** Start **

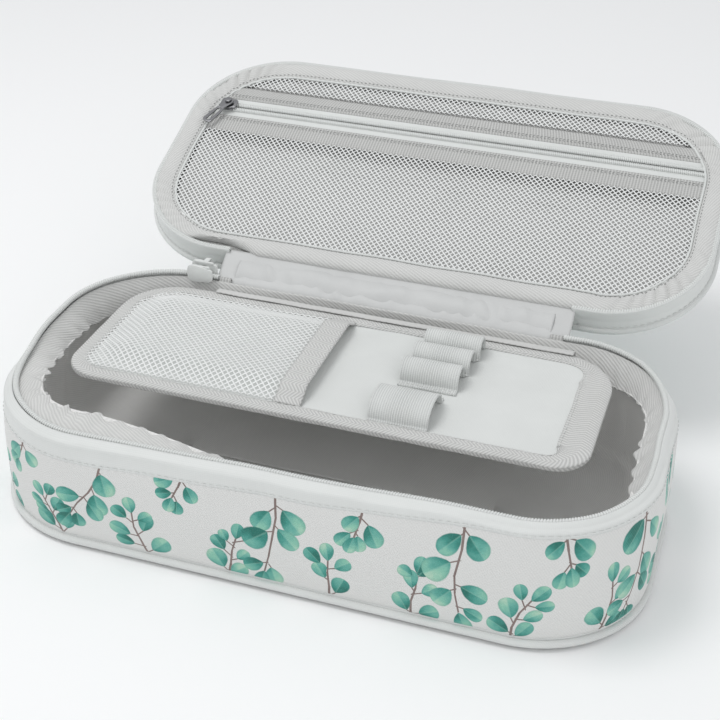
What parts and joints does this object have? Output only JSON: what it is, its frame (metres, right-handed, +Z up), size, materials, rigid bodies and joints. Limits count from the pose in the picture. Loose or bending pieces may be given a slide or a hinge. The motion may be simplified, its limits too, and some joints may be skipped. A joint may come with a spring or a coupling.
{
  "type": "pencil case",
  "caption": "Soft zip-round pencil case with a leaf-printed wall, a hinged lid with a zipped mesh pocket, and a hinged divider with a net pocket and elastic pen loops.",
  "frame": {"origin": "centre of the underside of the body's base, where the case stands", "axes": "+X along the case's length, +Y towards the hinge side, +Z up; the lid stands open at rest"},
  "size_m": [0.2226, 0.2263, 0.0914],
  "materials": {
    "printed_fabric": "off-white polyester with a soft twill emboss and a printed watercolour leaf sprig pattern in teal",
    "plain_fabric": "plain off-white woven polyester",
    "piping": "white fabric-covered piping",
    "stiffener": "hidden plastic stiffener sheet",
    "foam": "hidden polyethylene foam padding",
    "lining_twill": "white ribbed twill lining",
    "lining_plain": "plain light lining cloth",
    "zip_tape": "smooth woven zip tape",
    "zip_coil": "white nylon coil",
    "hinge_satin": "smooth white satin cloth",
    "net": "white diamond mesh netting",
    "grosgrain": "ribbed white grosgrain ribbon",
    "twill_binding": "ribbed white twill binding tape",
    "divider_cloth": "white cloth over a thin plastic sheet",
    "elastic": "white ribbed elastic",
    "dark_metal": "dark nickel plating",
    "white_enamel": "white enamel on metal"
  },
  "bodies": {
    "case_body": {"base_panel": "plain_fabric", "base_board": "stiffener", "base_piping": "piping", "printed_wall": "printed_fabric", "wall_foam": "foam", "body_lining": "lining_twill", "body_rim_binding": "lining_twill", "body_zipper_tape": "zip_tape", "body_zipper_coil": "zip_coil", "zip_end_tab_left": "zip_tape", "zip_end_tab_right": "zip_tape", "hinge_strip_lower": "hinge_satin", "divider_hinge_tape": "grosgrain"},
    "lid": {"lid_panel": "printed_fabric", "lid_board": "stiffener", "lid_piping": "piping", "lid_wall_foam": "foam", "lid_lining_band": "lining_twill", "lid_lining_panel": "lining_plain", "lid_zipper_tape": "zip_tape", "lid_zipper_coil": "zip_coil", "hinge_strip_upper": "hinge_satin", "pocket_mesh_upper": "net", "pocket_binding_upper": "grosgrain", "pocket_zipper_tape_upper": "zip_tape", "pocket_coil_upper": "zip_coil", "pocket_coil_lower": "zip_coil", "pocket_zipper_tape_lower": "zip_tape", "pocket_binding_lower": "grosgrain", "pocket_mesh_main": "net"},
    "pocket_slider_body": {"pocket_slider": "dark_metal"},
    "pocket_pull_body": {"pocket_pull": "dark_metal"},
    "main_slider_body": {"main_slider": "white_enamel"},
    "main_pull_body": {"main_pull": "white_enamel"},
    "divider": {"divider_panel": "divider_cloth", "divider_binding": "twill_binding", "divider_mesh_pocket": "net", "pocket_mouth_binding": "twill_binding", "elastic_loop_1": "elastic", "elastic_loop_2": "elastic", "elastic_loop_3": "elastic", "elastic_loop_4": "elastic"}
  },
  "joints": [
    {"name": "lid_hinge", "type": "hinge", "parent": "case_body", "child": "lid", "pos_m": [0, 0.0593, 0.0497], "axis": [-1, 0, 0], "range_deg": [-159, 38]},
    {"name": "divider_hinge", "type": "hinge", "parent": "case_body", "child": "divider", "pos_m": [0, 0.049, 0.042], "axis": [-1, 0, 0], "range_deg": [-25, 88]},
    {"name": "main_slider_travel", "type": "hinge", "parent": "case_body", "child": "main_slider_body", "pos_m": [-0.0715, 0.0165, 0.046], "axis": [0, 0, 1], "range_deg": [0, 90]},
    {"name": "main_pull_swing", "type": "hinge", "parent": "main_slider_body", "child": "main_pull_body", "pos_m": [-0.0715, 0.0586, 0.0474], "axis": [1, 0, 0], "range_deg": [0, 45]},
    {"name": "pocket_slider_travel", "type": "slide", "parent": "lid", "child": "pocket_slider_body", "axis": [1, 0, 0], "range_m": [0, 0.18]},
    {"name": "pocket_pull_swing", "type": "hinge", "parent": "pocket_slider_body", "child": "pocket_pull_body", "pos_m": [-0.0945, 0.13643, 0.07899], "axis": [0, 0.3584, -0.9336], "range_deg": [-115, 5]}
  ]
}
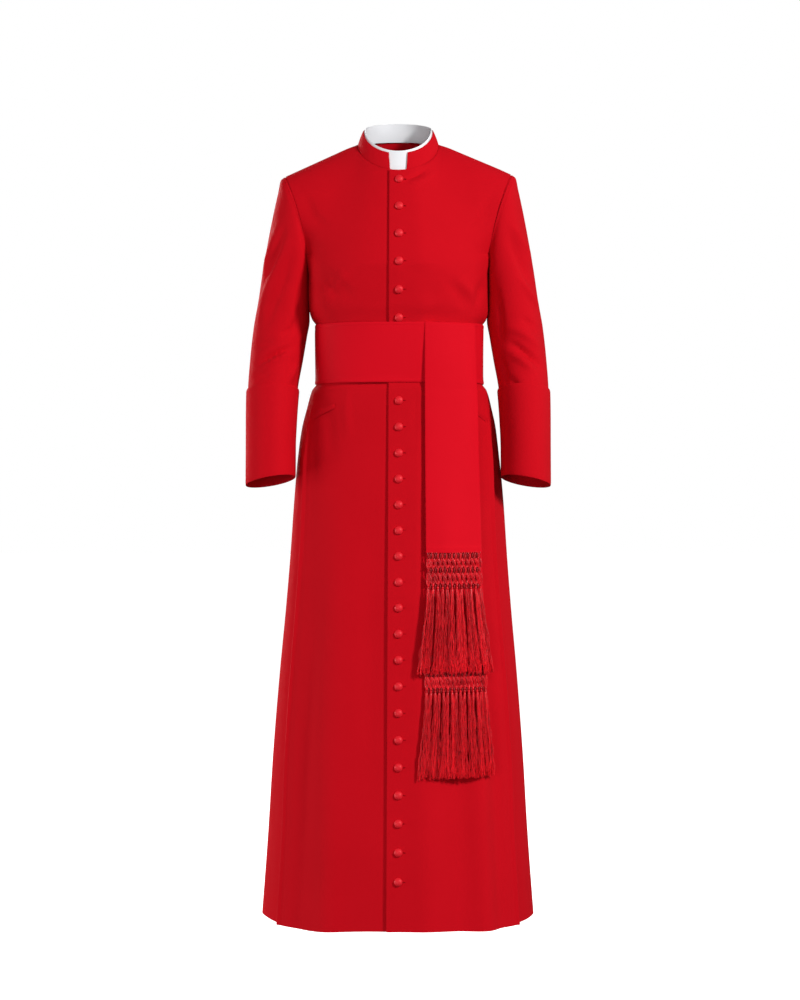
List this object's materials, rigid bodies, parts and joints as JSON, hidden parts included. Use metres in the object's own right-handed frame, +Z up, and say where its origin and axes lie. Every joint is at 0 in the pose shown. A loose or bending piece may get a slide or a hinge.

** End **

» **EXERCISE BRIEF**
Exactly reproduce every line found in the records.

» **WRITTEN SOLUTION**
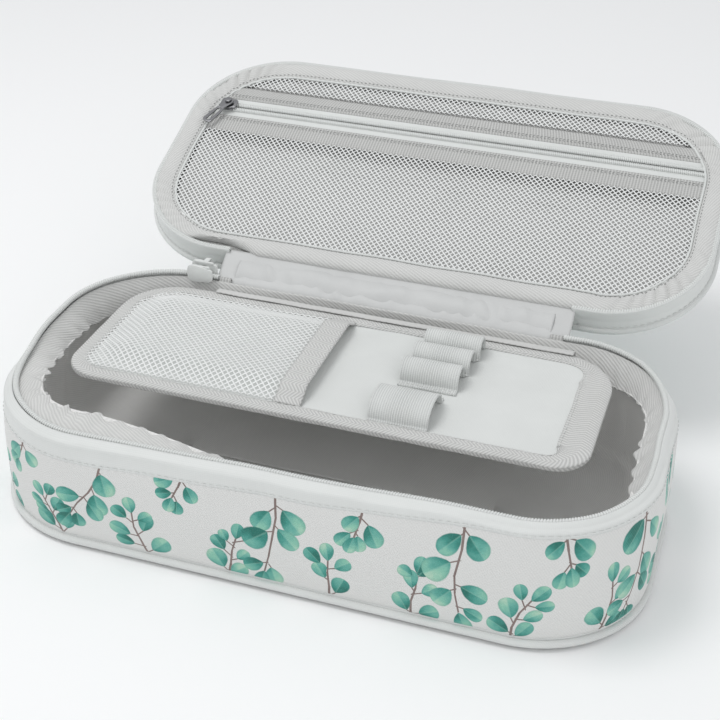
What parts and joints does this object have? Output only JSON: what it is, its frame (metres, right-handed, +Z up), size, materials, rigid bodies and joints. Limits count from the pose in the picture. Loose or bending pieces may be given a slide or a hinge. The motion may be simplified, its limits too, and some joints may be skipped. A joint may come with a spring or a coupling.
{
  "type": "pencil case",
  "caption": "Soft zip-round pencil case with a leaf-printed wall, a hinged lid with a zipped mesh pocket, and a hinged divider with a net pocket and elastic pen loops.",
  "frame": {"origin": "centre of the underside of the body's base, where the case stands", "axes": "+X along the case's length, +Y towards the hinge side, +Z up; the lid stands open at rest"},
  "size_m": [0.2226, 0.2263, 0.0914],
  "materials": {
    "printed_fabric": "off-white polyester with a soft twill emboss and a printed watercolour leaf sprig pattern in teal",
    "plain_fabric": "plain off-white woven polyester",
    "piping": "white fabric-covered piping",
    "stiffener": "hidden plastic stiffener sheet",
    "foam": "hidden polyethylene foam padding",
    "lining_twill": "white ribbed twill lining",
    "lining_plain": "plain light lining cloth",
    "zip_tape": "smooth woven zip tape",
    "zip_coil": "white nylon coil",
    "hinge_satin": "smooth white satin cloth",
    "net": "white diamond mesh netting",
    "grosgrain": "ribbed white grosgrain ribbon",
    "twill_binding": "ribbed white twill binding tape",
    "divider_cloth": "white cloth over a thin plastic sheet",
    "elastic": "white ribbed elastic",
    "dark_metal": "dark nickel plating",
    "white_enamel": "white enamel on metal"
  },
  "bodies": {
    "case_body": {"base_panel": "plain_fabric", "base_board": "stiffener", "base_piping": "piping", "printed_wall": "printed_fabric", "wall_foam": "foam", "body_lining": "lining_twill", "body_rim_binding": "lining_twill", "body_zipper_tape": "zip_tape", "body_zipper_coil": "zip_coil", "zip_end_tab_left": "zip_tape", "zip_end_tab_right": "zip_tape", "hinge_strip_lower": "hinge_satin", "divider_hinge_tape": "grosgrain"},
    "lid": {"lid_panel": "printed_fabric", "lid_board": "stiffener", "lid_piping": "piping", "lid_wall_foam": "foam", "lid_lining_band": "lining_twill", "lid_lining_panel": "lining_plain", "lid_zipper_tape": "zip_tape", "lid_zipper_coil": "zip_coil", "hinge_strip_upper": "hinge_satin", "pocket_mesh_upper": "net", "pocket_binding_upper": "grosgrain", "pocket_zipper_tape_upper": "zip_tape", "pocket_coil_upper": "zip_coil", "pocket_coil_lower": "zip_coil", "pocket_zipper_tape_lower": "zip_tape", "pocket_binding_lower": "grosgrain", "pocket_mesh_main": "net"},
    "pocket_slider_body": {"pocket_slider": "dark_metal"},
    "pocket_pull_body": {"pocket_pull": "dark_metal"},
    "main_slider_body": {"main_slider": "white_enamel"},
    "main_pull_body": {"main_pull": "white_enamel"},
    "divider": {"divider_panel": "divider_cloth", "divider_binding": "twill_binding", "divider_mesh_pocket": "net", "pocket_mouth_binding": "twill_binding", "elastic_loop_1": "elastic", "elastic_loop_2": "elastic", "elastic_loop_3": "elastic", "elastic_loop_4": "elastic"}
  },
  "joints": [
    {"name": "lid_hinge", "type": "hinge", "parent": "case_body", "child": "lid", "pos_m": [0, 0.0593, 0.0497], "axis": [-1, 0, 0], "range_deg": [-159, 38]},
    {"name": "divider_hinge", "type": "hinge", "parent": "case_body", "child": "divider", "pos_m": [0, 0.049, 0.042], "axis": [-1, 0, 0], "range_deg": [-25, 88]},
    {"name": "main_slider_travel", "type": "hinge", "parent": "case_body", "child": "main_slider_body", "pos_m": [-0.0715, 0.0165, 0.046], "axis": [0, 0, 1], "range_deg": [0, 90]},
    {"name": "main_pull_swing", "type": "hinge", "parent": "main_slider_body", "child": "main_pull_body", "pos_m": [-0.0715, 0.0586, 0.0474], "axis": [1, 0, 0], "range_deg": [0, 45]},
    {"name": "pocket_slider_travel", "type": "slide", "parent": "lid", "child": "pocket_slider_body", "axis": [1, 0, 0], "range_m": [0, 0.18]},
    {"name": "pocket_pull_swing", "type": "hinge", "parent": "pocket_slider_body", "child": "pocket_pull_body", "pos_m": [-0.0945, 0.13643, 0.07899], "axis": [0, 0.3584, -0.9336], "range_deg": [-115, 5]}
  ]
}
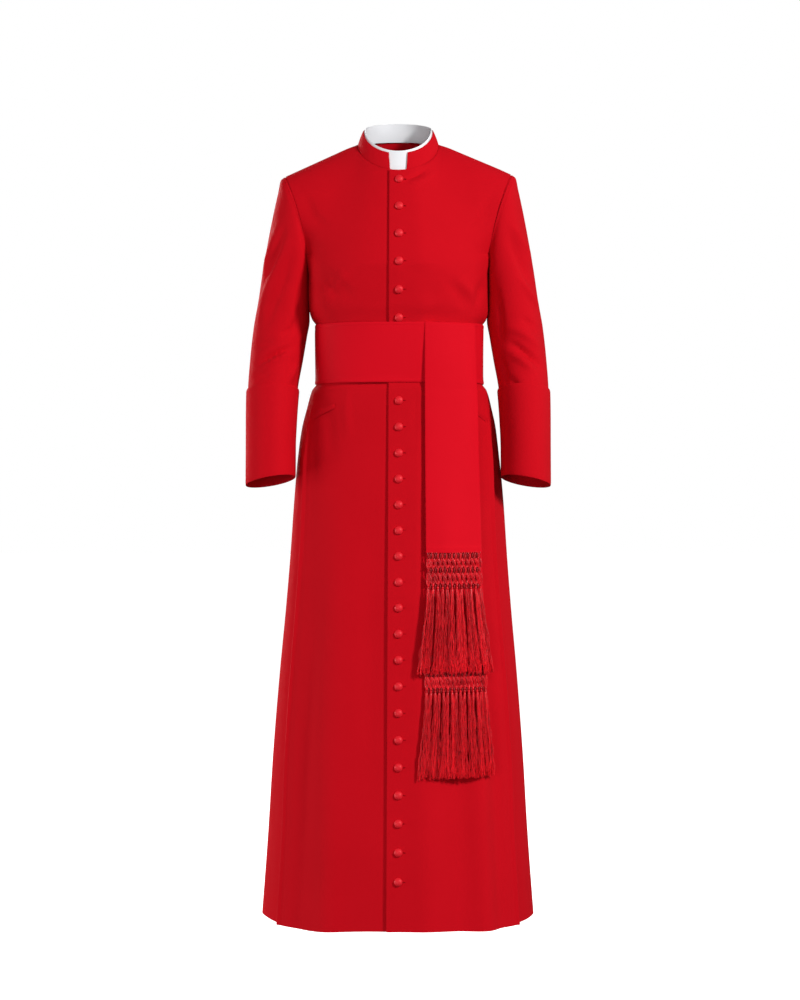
List this object's materials, rigid bodies, parts and joints as JSON, hidden parts included. Use metres in the object's own right-handed frame, +Z up, and say where its origin and axes lie. Every joint is at 0 in the pose shown. A loose or bending piece may get a slide or a hinge.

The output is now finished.